Na quinta-feira (23), Águas Claras se tornou um símbolo de dor e indignação. O bairro, já marcado pelo medo constante, explodiu em um protesto onde os moradores, sem mais esperanças, tomaram as ruas, queimaram pneus e paralisaram o trânsito. O protesto, longe de ser um ato isolado, refletia o desespero de quem vive sob a ameaça constante da violência que parece não ter fim.
Sob o grito de “Basta de medo, queremos paz”, homens, mulheres e jovens se uniram em um ato que expôs as cicatrizes de uma região marcada pelo domínio do tráfico de drogas e pela insegurança. Cartazes improvisados e palavras de desespero tomaram as ruas. “A gente só quer viver sem medo, viver sem sofrer! Não é pedir muito!”, desabafou uma moradora emocionada, que preferiu manter o anonimato.
O protesto foi desencadeado pela crescente violência na área, com tiroteios quase diários e a presença cada vez mais forte do tráfico. Na quarta-feira que antecedeu a manifestação, o transporte público foi suspenso devido a ameaças de incêndio aos ônibus, gerando pânico entre os passageiros. A comunidade vivia em um estado de constante apreensão, e o protesto foi a forma que os moradores encontraram para denunciar sua realidade.
Durante o ato, a situação escalou. Manifestantes retiraram as chaves de dois ônibus, obrigando os rodoviários a interromperem o serviço. Com isso, a Secretaria de Mobilidade (Semob) precisou desviar os coletivos pela Avenida 29 de Março até que as vias fossem liberadas. um dos rodoviários que estava dirigindo um dos ônibus parados no local relatou a tensão vivida por ele e pelos passageiros. “A situação ficou insustentável, não sabemos o que fazer. O medo é constante. Eu só queria fazer meu trabalho, mas a cada dia temos que enfrentar uma realidade diferente”, disse ele, com a voz embargada. O clima de insegurança parecia tomar conta de todos, sem exceção.
Em outro vídeo de um morador de Cajazeiras, que registrou a cena, mostra passageiros do ônibus saindo e seguindo a pé para suas casas.
“Vivemos como reféns, sem poder sair de casa depois das 18h, sem saber se nossos filhos vão voltar da escola. Nem o ônibus, nosso direito de ir e vir, conseguimos mais!”, desabafou outro morador, enquanto ajudava a manter o fogo nos pneus que bloqueavam as ruas.

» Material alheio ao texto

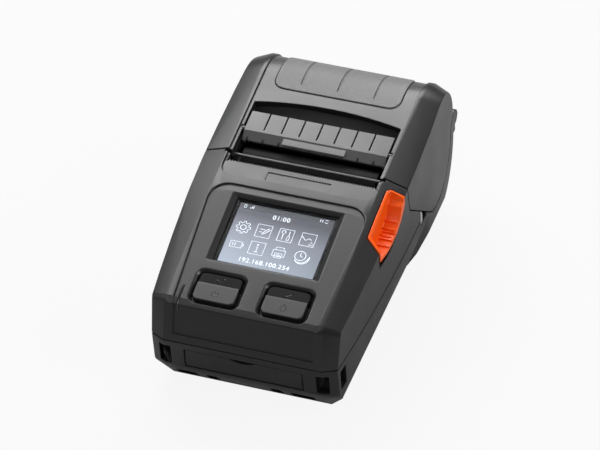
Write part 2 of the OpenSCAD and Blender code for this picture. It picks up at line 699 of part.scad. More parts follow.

A Polícia Militar foi acionada e, após negociações, conseguiu dispersar os manifestantes e liberar as vias. Contudo, o recado estava dado. “A gente foi ouvido hoje, mas será que amanhã vão lembrar de nós? Será que vão agir antes que algo mais grave aconteça?”, questionou uma moradora, com os olhos cheios de lágrimas.
Este protesto, embora em Águas Claras, reflete a realidade de várias comunidades de Salvador, onde o medo se tornou parte do cotidiano e a ausência do poder público alimenta a expansão do crime organizado. Para os moradores, as promessas feitas por autoridades já não têm valor. Eles querem ação, querem segurança, querem a chance de viver sem medo.